No trabalho da 1ficina eu chamo esse equívoco de outroísmo. Outroísmo é quando você se nega e se obriga a viver sendo outro. Pensa numa vaca se obrigando a botar ovo como galinha. Pensa numa galinha se obrigando a fazer fotossíntese como uma árvore. Pensa numa árvore se obrigando a pular feito canguru. Pensa num abacateiro se obrigando a dar goiaba como uma goiabeira. Pensa no Michael Jackson se obrigando a trabalhar com computação como o Bil Gates. Pensa no bil Gates se obrigando a ser um craque de futebol como o Pelé. E assim por diante.

Isso é outroísmo. É se obrigar a viver fora da sua natureza, da sua verdade, da sua singularidade.

Claro que quando você vive assim, seu viver, que é sempre aqui e agora, é um inferno. E claro que você precisa ter ESPERANÇAS de que a felicidade está lá. Só que não está lá. Nunca está e nunca estará lá. Essa é má notícia!

E qual é a boa notícia? Felicidade está aqui, sempre aqui, pois felicidade está em você viver sendo você de verdade.

Daí surge a grande pergunta: Mas se felicidade está aqui, então, por que não está aqui? Afinal, você acreditou na psicologia positiva justamente porque aqui só tinha sofrimento.

Perfeito! Mas aqui só tinha sofrimento porque você estava vivendo em autonegação, e viver em autonegação é um jeito sofrido de viver.

Se você se permitir viver sendo você de verdade, naturalmente você, singularmente você, aqui e agora será finalmente o lá que você tanto buscou e busca. Aqui é agora será você experimentando a felicidade de ser você, naturalmente você, único, singular.

“Então vamulá!

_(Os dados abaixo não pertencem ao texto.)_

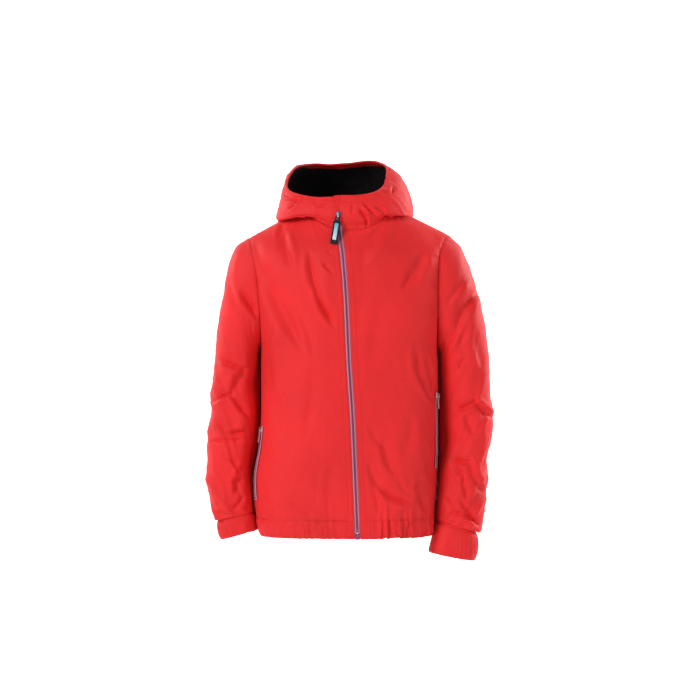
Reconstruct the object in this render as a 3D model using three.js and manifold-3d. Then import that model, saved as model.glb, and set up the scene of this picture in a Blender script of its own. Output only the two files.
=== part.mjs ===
// Kids' rain jacket in its worn shape, with nobody in it: hood down, front zip closed, sleeves hanging.
// Millimetres. +X is the wearer's left, -Y the front, +Z up.
// The origin is in the middle of the neck opening, on the height where the shoulders carry the jacket.

import * as THREE from 'three';
import { mergeVertices } from 'three/addons/utils/BufferGeometryUtils.js';
import Module from 'manifold-3d';

const wasm = await Module();
wasm.setup();

// Cloth and seams
const clothThickness = 1.5;
const liningThickness = 1;
const seamGap = 0.3;
const layerGap = 0.5;
const tapeGap = 0.8;

// Body: heights, neck and shoulders
const hemBottomZ = -538;
const hemSeamZ = -507;
const armpitZ = -215;
const neckHalfWidth = 75;
const neckPointZ = 26;
const frontNeckZ = -18;
const frontNeckPower = 2.7;
const backNeckZ = 20;
const neckRidgeRise = 29;
const shoulder = {
  left: { slope: 0.5, tipX: 170, armholePower: 8 },
  right: { slope: 0.55, tipX: 171, armholePower: 2.4 },
};
const neckRoundHeight = 110;
const tipRoundHeight = 65;
const armholeHalfDepth = 60;
const armholeRise = 95;
const armholeGap = 0.4;

// Sections of the body: half width on each side, depth to front and back, squareness of the oval
const bodySections = [
  { z: -545, right: 149, left: 137, front: 98, back: 100, square: 2.6 },
  { z: -507, right: 158, left: 144, front: 103, back: 105, square: 2.7 },
  { z: -470, right: 163, left: 148.5, front: 107, back: 107, square: 2.8 },
  { z: -430, right: 163, left: 151, front: 109, back: 107, square: 2.8 },
  { z: -385, right: 155, left: 152.5, front: 110, back: 105, square: 2.8 },
  { z: -330, right: 151, left: 153, front: 110, back: 103, square: 2.7 },
  { z: -240, right: 151, left: 152.5, front: 110, back: 104, square: 2.8 },
  { z: -215, right: 150.5, left: 151, front: 109, back: 105, square: 2.9 },
  { z: -120, right: 150.5, left: 151, front: 105, back: 109, square: 2.8 },
  { z: -60, right: 150.5, left: 151, front: 96, back: 107, square: 2.6 },
  { z: -18, right: 150.5, left: 151, front: 79, back: 99, square: 2.4 },
  { z: 60, right: 150.5, left: 151, front: 70, back: 86, square: 2.4 },
];

// Front zip: its middle line from the top of the collar to the hem
const zipPath = [
  { z: -545, x: 14.8 },
  { z: -439, x: 10.5 },
  { z: -337, x: 6 },
  { z: -236, x: -0.5 },
  { z: -136, x: -5 },
  { z: -69, x: -10 },
  { z: -35, x: -14 },
  { z: 8, x: -18 },
  { z: 45, x: -17 },
];
const zipGapHalf = 5;
const collarGapHalf = 0.5;
const zipBottomZ = -528;
const zipTopZ = 2;
const tapeTopZ = 29;
const collarClosesZ = 15;
const collarRows = 6;
const tapeUnderlap = 6;
const chainHalfWidth = 2.3;
const chainDepth = 2;
const flatBesideZip = 25;

// Grid counts
const neckColumns = 6;
const shoulderColumns = 7;
const backNeckColumns = 12;
const lowerRows = 11;
const armholeRows = 9;
const sleeveRings = 26;
const cuffRings = 3;
const hoodRows = 11;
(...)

Por onde eu começo?”. Vamulá não, vamos aqui, porque começa aqui, em você, e termina aqui, em você.

“Começa aonde em mim?” você quer saber.

Começa exatamente aonde você parou de viver sendo você de verdade e começou a viver sendo outro, sendo o que seus pais queriam que você fosse, o que seus professores queriam que você fosse, o que seus amigos queriam que você fosse, o que sua sociedade queria que você fosse, o que o comercial da margarina queria que você fosse e assim por diante.

“Mas isso começou na infância, eu nem lembro mais”, você me dirá.

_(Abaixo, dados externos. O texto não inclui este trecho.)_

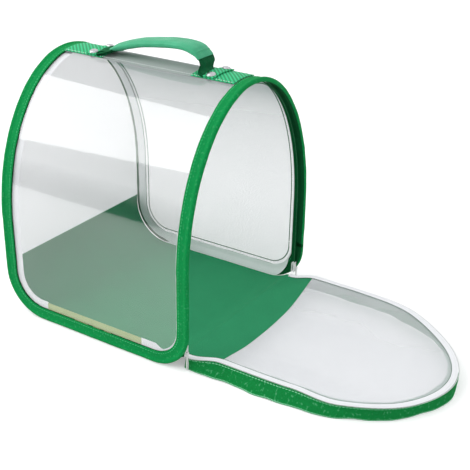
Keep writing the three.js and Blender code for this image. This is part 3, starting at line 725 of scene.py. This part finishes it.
def seam_reach(x):
    """How far in the seam tape reaches at x along the edge: further at the front left and by the film."""
    if x < front_middle:
        share = share_between(ridge_place - RIDGE_BLEND, ridge_place + RIDGE_BLEND, x)
        return LEFT_TAPE_TO + (FRONT_TAPE_TO - LEFT_TAPE_TO) * share
    past_film = x - front_middle - FILM_RIGHT
    return FRONT_TAPE_TO + (RIGHT_TAPE_TO - FRONT_TAPE_TO) * share_between(*FILM_BLEND, past_film)


def lay_left_start(x, y, z):
    """The left run starts as narrow as the right one ends, and there it rolls over the back hem."""
    across = (y - LEFT_TAPE_FROM) / (LEFT_TAPE_TO - LEFT_TAPE_FROM)
    narrow = (RIGHT_TAPE_FROM - LEFT_TAPE_FROM) * (1 - share_between(*LEFT_RUN_WIDENS, x))
    rolled = (1 - share_between(*HEM_END, x)) * (1 - share_between(*ROLL_EDGE, y + (1 - across) * narrow))
    return Vector((x, y + (1 - across) * narrow, z - HEM_ROLL * rolled))


for side, start, end, inner, outer, level in (
    ("left", 0, front_middle + FILM_LEFT, LEFT_TAPE_FROM, LEFT_TAPE_TO, LEFT_TAPE_LEVEL),
    ("right", front_middle + FILM_RIGHT, EDGE_LENGTH, RIGHT_TAPE_FROM, RIGHT_TAPE_TO, RIGHT_TAPE_LEVEL),
):
    name = "seam_tape_%s_run" % side
    tape = tape_strip(name, start, end, inner, outer, level, SEAM_TAPE_THICK)
    shares = [(vertex.co.y - inner) / (outer - inner) for vertex in tape.data.vertices]
    if side == "left":
        reshape(tape, lay_left_start)
    for vertex, share in zip(tape.data.vertices, shares):
        vertex.co.y += share * (seam_reach(vertex.co.x) - outer)
    sew_along(tape, outline_path)
    bend_over(tape, arch)
    crumple(tape, 0.0002, 0.012, name + " crumple")
    smooth(tape)
    dress(tape, white_tape, "cage_body", "white_tape", "seam_tape_" + side)
    thread_from, thread_to = (start, ridge_place) if side == "left" else (right_ridge, end)
    row = stitch_row(name + "_overlock", thread_to - thread_from, OVERLOCK_AT, -OVERLOCK_RADIUS,
                     thread_from, pitch=OVERLOCK_PITCH, long=OVERLOCK_PITCH, radius=OVERLOCK_RADIUS)
    sew_along(row, outline_path)
    bend_over(row, arch)
    dress(row, overlock, "cage_body", "green_tape")

olive_film = new_material("see-through yellowish tape", FILM_COLOUR, 0.3)
shader_of(olive_film)["Alpha"].default_value = FILM_COVER
cloud = mottle(olive_film.node_tree, pattern_place(olive_film), 60.0, 4.0)


def shade_by(material, share, dark, light):
    """Colours a material from dark to light by a share."""
    ramp = put(material.node_tree, "ShaderNodeValToRGB", Fac=share)
    ramp.color_ramp.elements[0].color = dark
    ramp.color_ramp.elements[1].color = light
    feed(material, "Base Color", ramp.outputs["Color"])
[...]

Pois é! Por isso, o caminho para você finalmente chegar lá, na felicidade, não é a psicologia positiva, é a psicologia investigativa.

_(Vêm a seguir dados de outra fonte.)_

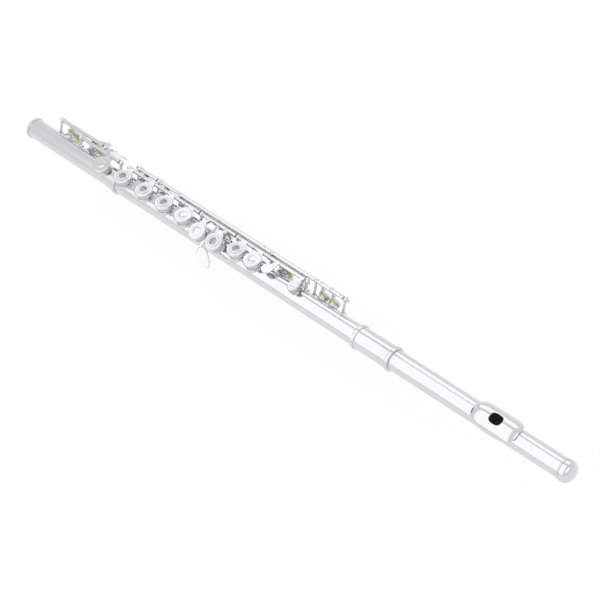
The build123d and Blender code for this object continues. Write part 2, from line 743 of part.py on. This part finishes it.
with BuildPart() as crown:
    round_bar(CROWN_PLUG_START, HEAD_CROWN_END + 1, HEAD_CROWN_R - HEAD_WALL - RUNNING_GAP)
    round_bar(HEAD_CROWN_END + 0.1, DOME_START - 0.8, CROWN_R)
    round_bar(DOME_START - 0.8, DOME_START, CROWN_R - 0.6)
    round_bar(DOME_START, CROWN_END, DOME_R)
    fillet(crown.faces().sort_by(Axis.X)[-1].edges(), 7.0)
    rims = crown.edges().filter_by(GeomType.CIRCLE).filter_by(lambda edge: edge.radius > CROWN_R - 0.1)
    fillet(rims.sort_by(Axis.X)[:2], 0.5)
    round_bar(CROWN_PLUG_START - 1, CROWN_END - 3.5, SCREW_R + RUNNING_GAP, mode=Mode.SUBTRACT)
save("crown", crown.part)
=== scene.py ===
import json
import math

import bmesh
import bpy
import numpy as np
from mathutils import Matrix, Vector

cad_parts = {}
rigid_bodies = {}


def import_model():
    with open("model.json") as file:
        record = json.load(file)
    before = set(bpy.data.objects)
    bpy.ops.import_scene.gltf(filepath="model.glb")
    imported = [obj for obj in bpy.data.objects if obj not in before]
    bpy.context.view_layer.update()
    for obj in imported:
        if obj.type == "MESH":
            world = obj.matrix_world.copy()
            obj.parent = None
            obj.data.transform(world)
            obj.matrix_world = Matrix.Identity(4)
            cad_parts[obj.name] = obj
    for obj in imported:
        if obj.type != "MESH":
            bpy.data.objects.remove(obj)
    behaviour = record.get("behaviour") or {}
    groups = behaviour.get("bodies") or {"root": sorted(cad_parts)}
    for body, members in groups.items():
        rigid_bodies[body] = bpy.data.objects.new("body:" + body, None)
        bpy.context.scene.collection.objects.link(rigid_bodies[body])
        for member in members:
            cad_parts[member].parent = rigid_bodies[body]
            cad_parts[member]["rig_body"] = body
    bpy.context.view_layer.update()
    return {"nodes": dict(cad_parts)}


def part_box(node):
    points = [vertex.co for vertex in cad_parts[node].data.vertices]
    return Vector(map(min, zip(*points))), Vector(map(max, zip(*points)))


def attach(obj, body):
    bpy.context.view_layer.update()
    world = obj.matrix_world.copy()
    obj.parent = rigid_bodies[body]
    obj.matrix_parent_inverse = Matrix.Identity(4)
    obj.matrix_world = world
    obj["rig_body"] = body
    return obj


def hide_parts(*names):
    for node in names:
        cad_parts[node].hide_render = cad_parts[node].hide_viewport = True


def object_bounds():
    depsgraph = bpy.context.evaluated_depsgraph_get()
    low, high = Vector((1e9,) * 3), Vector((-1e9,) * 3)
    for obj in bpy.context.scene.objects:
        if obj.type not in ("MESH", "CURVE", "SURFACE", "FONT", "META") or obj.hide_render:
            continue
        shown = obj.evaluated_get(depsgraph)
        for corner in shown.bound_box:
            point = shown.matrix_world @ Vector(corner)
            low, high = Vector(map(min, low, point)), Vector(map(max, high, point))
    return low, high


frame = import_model()
nodes = frame["nodes"]
mm = 0.001
print("frame loaded:", len(nodes), "nodes")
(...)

A psicologia positiva é como os portugueses que contei no início que querem catequizar e domesticar os índios para que assim sejam felizes. Mas a felicidade dos índios não está lá, no catecismo e no mundo civilizado, está no indio sendo índio, sendo naturalmente o que é, vivendo do jeito que tem vontade de viver, pelado andando pra lá e pra cá.

Antes dos portugueses chegarem os índios sequer sabiam que andavam pelados, pois nunca tinham visto roupa, nem ninguém andando vestido antes. Para os índios, eles não andavam pelados, eles estavam apenas sendo o que eram, verdadeiramente o que eram, sem nenhuma autonegação.

E a psicologia investigativa, como fica nessa história?

Você vivendo em autonegação, você vivendo outroísta, é como um índio que foi catequizado, que passou a viver cheio de roupas como um português, que sofre profundamente com isso, mas não entende porque sofre tanto sem nenhuma motivo aparente. O motivo não é aparente porque você internalizou a catequização que recebeu e transformou em uma competência subconsciente. Ou seja, você vive sendo outro no automático, seu subconsciente te mantém acreditando e vivendo como português. Por isso seu sofrimento é aparentemente sem motivo, porque o motivo está no passado.

No passado, por conta das influências e punições que você foi recebendo, você mesmo foi se programando para se tornar outro, se tornar um eu de mentira.

Então, se a causa do seu sofrimento está no passado, não é indo para o futuro que você irá descobri-la e resolvê-la. Para descobri-la e resolvê-la você precisa voltar ao passado, voltar as memórias das experiências vividas que deram origem ao seu comportamento de autonegação. Fazer isso, voltar ao passado para investigar e descobrir as experiências que deram origem ao seu comportamento de autonegação, é praticar psicologia investigativa.

O resultado dessa prática é finalmente chegar lá, na felicidade que você tanto buscou e busca.